I feel the decapitated Buddha’s a dead giveaway, but this paragraph, by far, is the one I’m most proud of, and I thought it said precisely what it needed to about Dr. Liang Shen.
But what of Julian’s love interest? This is a romance, after all. Okay, meet Eveline. Now, don’t let the picture fool you (she’s had a rough few days when she sat patiently for this portrait). Eveline’s a woman shaped from the warmth of summer. With chestnut hair that catches the sun and a laugh that carries like birdsong across the Wiltshire fields, she embodies gentleness without fragility, and kindness without naïveté. To Julian, Elevine’s an ideal: proof that goodness endures — she’s a bright grace in his life, untouched by the soot of his ambition.
Okay, you should be picking up the vibe by now. I’ve got a selfish industrialist who hires a Zen-Buddhist-Meets-Sherlock-Holmes-like private dick to locate his missing bride, and yeah, she’s found under Blackfriars, in the sewers of London, explaining why she looks so shabby.
What happens next? Well!
Therein lies the magic.
I loved writing this story because of its archaic melodrama. Drowning in the mid-1800s stench of the Thames, it revels in disease, candlelit anguish, rain-slick cobblestones, with shadows crawling in the vaults under London, housing emotions too immense for the narrow chambers that try to contain them. It allowed me to lean wholly into the lush, operatic intensity of Victorian horror where Julian’s love curdles into obsession.

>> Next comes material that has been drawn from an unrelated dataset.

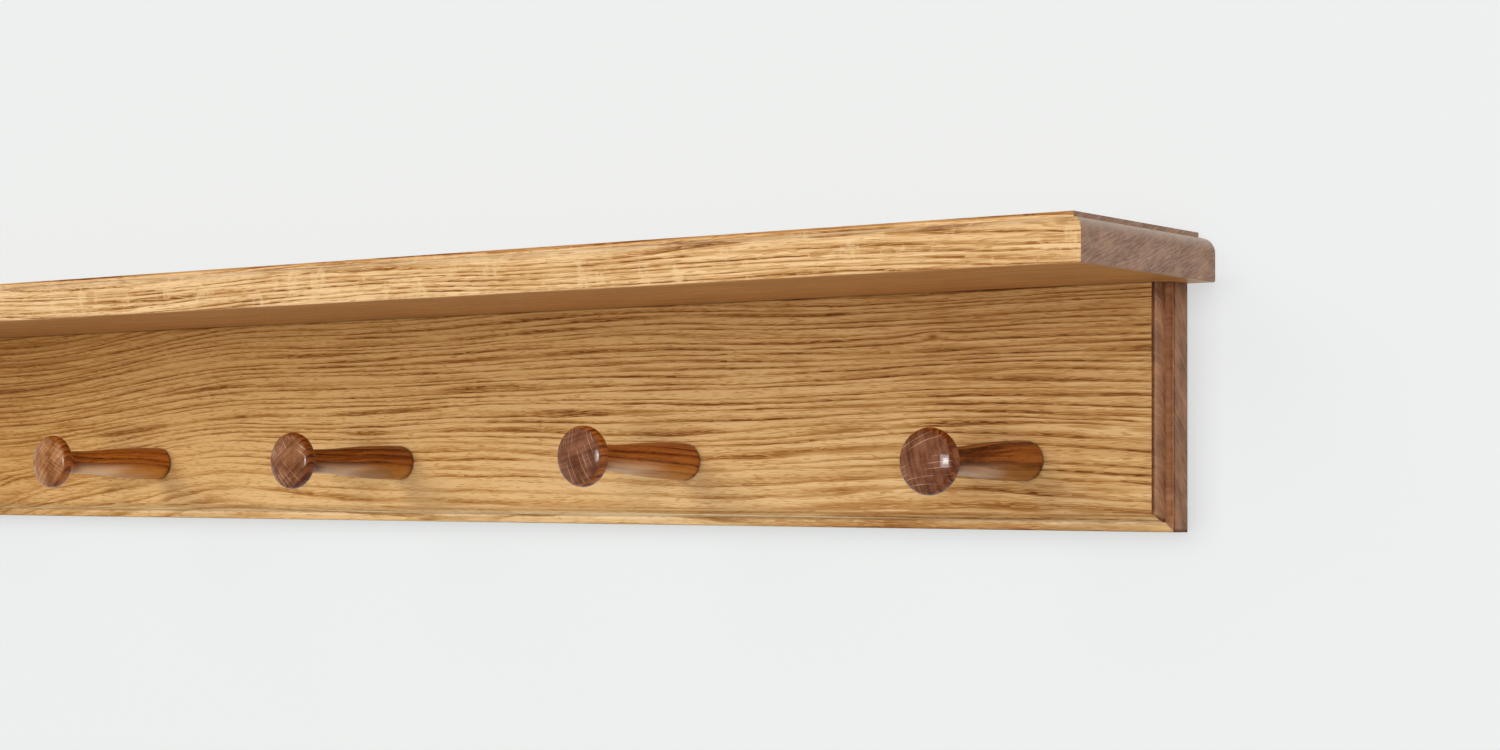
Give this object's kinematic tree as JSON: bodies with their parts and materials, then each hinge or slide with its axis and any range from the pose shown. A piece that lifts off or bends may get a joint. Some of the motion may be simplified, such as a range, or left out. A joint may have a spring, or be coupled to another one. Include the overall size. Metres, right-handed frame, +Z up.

But is it a romance? Yeah, my betas had their doubts, but in its heart, I feel the story explores love stripped to its most delusional, catastrophic core. Julian’s devotion to Eveline is idealized, urgent, and fiercely possessive — it drives his actions even as his world rots and decays. Julian aches, yes, but he’s desperate to reclaim what he lost, not necessarily for Eveline’s well-being. The narrative reframes love not as salvation, but as a hunger that compels, blinds, and consumes (huh, much like vampires!), proving that even in the darkest places, yearning devours with tragic intensity.
I figured the story would do poorly when encountering a modern reader. Its flowery, melodramatic language leans into a bygone aesthetic. It’s overly dense with emotion, indulgent in description and atmosphere, and wallows in narrative excess (it’s a bubbling stew of 1P exposition), where contemporary tastes prefer greater subtlety. Sure, I’ll admit it’s ham-handedly over-the-top, but its extravagance is the point: a deliberate return to a style where passion is operatic, stakes are intimate, and sentences strain under the weight of longing and dread. I didn’t think it’d do well in a peer-based competition and would likely fail to pass through to the finals.
Well, heck, was I wrong.
The story ended up in the semi-finals, beating out some 200+ other stories to compete for the genre's final prize. Woot! Thanks to all of the judges who voted up the story and tolerated its excess.